It has joined forces with the US label maker Acucote for self-adhesive label printing stock to be aimed at the cosmetic, pharmaceutical, clothing, food and drink industries.
Traceless, shown at Drupa 2004, was the "ultimate brand authentication", said Kevin Harrell, Creo's director of global business development for security and authentication.
"Governments can use the system to uniquely identify individual postage stamps, trace cash to reveal money laundering and track terror financing," he said.
The marking and sensing system created unique and invisible identification codes, much like a "fingerprint per item", said Harrell.
Traceless can be detected in everything from labels, pulp, inks and toners to paints and building materials, using taggants, software and electronic sensing gear.
Acucote executive vice president Lynn Crutchfield said brand owners could "regain control". Product counterfeiting costs them nearly 250bn a year and the system produces a specific number of authentic labels by trusted labellers.

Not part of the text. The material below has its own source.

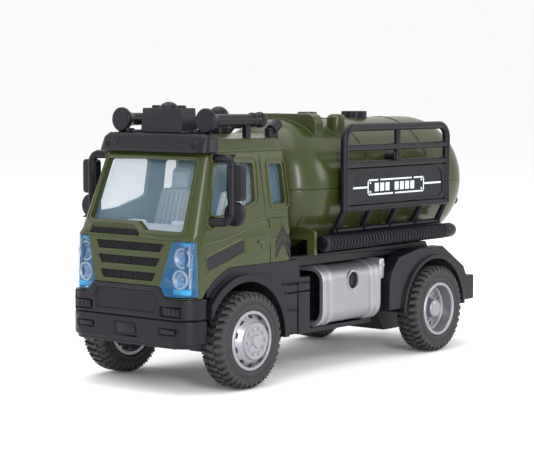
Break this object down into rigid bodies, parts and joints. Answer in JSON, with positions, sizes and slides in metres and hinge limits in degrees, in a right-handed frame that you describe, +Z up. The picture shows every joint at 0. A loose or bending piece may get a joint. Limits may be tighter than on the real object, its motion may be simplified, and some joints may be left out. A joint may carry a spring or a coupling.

Creo's director of business development Eddy Houba said since last year's launch five firms were using Traceless, including XINK Laboratories. The firm has done a deal with Creo to produce Traceless tagged inks for flexo printing radio frequency identification (RFID) tags. These tags will be compatible with Wal-Mart's RFID plans and were recently recommended by the US Food
& Drug Administration (FDA) for pharmaceutical counterfeit protection.
Houba compared Traceless with DNA testing. "You could say DNA is more secure, but analysis is costly and slow. You can detect Traceless in one second using a hand-held reader."